劉焉の末子。当初は長兄・劉範や次兄・劉誕共々朝廷に仕えていた。
父の野心に気づいた朝廷により使者として益州に赴くと帰されずそのまま留め置かれている。
父が没すると、趙韙らに推されて(三兄・劉瑁を差し置く形で)益州牧を継ぐ。
ただし父ほどの器量は無かったようで東州兵の暴走を抑えきれなかったり、
北の備えとして置いていた五斗米道の教祖・張魯に見限られたり、自身を推した趙韙にも謀反を起こされたりしている。
最終的には張松、法正、孟達の画策で劉備を迎え入れると、その劉備によって攻め滅ぼされ降伏する。
その後は荊州・公安城に身柄を移されたが、呉によって荊州を落とされるとそのまま孫権に仕えている。

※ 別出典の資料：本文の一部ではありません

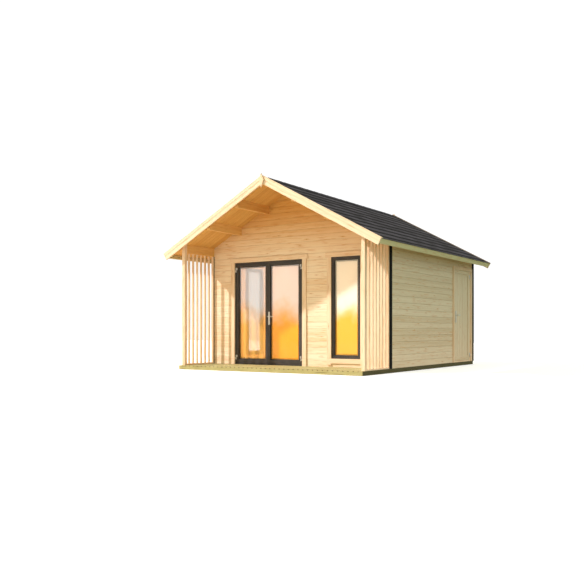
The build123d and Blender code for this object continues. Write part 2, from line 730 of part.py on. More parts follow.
def make_side_door():
    turn = side_door_turn()
    y_in = SIDE_LEAF_THICKNESS
    half = SIDE_DOOR_WIDTH / 2
    frame = door_frame((-half, BASE_HEIGHT), (half, SIDE_DOOR_TOP), 0, SIDE_FRAME_FACE, y_in)
    axis_x = half - SIDE_FRAME_FACE
    hinge_x = axis_x - LEAF_GAP
    closing_x = -hinge_x
    z_low = BASE_HEIGHT + THRESHOLD + LEAF_GAP
    z_high = SIDE_DOOR_TOP - SIDE_FRAME_FACE - LEAF_GAP
    panel_low = (closing_x + SIDE_STILE, z_low + SIDE_BOTTOM_RAIL)
    panel_high = (hinge_x - SIDE_STILE, z_high - SIDE_TOP_RAIL)
    opening = block((panel_low[0], 0, panel_low[1]), (panel_high[0], y_in, panel_high[1]))
    panel_back = y_in - PANEL_RECESS
    panel = boarded_panel(panel_low[0], panel_high[0], PANEL_RECESS, panel_back, panel_low[1], panel_high[1])
    lever_x = closing_x + SIDE_STILE / 2
    lever_z = BASE_HEIGHT + SIDE_LEVER_HEIGHT
    hole = spindle_hole(lever_x, lever_z, 0, y_in)
    leaf = leaf_slab(hinge_x, closing_x, 0, y_in, z_low, z_high) - opening + panel - hole
    fittings = [plate - hole for plate in handle_plates(lever_x, lever_z, 0, y_in)]
    hinges = []
    for z in (z_low + HINGE_INSET, z_high - HINGE_INSET):
        hinges.append(knuckle(axis_x, 0, z, 1, -1))
        fittings.append(knuckle(axis_x, 0, z, -1, 1))
    nodes["side_door_frame"] = turn * frame
    nodes["side_leaf"] = turn * leaf
    nodes["side_leaf_fittings"] = turn * Compound(fittings)
    nodes["side_levers"] = turn * lever_pair(lever_x, lever_z, 0, y_in)
    nodes["side_hinges"] = turn * Compound(hinges)


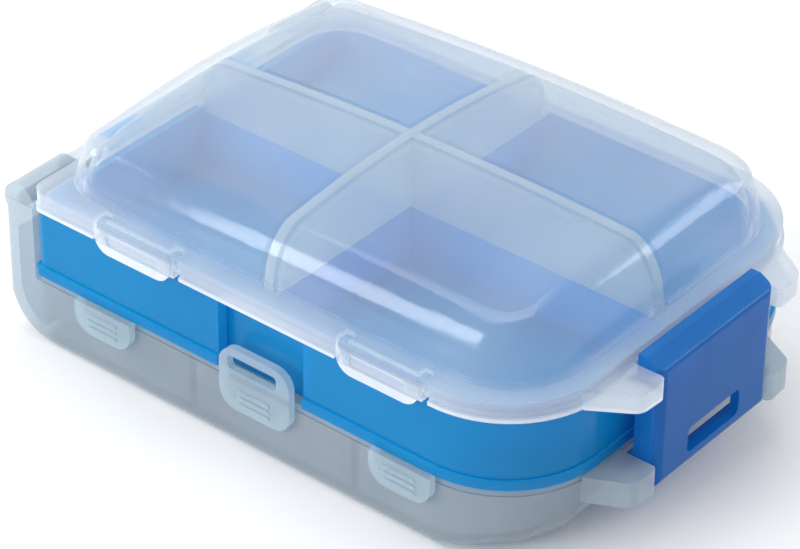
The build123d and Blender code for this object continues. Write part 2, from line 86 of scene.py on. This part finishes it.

正史でも演義でも愚鈍な凡君として記述されており、陳寿からも
「英雄としての才に乏しく、土地や官位を奪い取られたのは不幸とは言えない」
と酷評されている。
(ただ劉備が侵略同然に蜀を手に入れた経緯を考えると、悪く書かざるを得なかったという事情は考えられる)
一方で劉備軍の物資にダメージを与えるべく提案された焦土作戦を却下したり、
配下や民の戦意はまだ失われていなかったにも拘わらず「これ以上民を苦しめたくない」と降伏したり、
気弱で優柔不断だが慈悲のある人物ではあったとされている。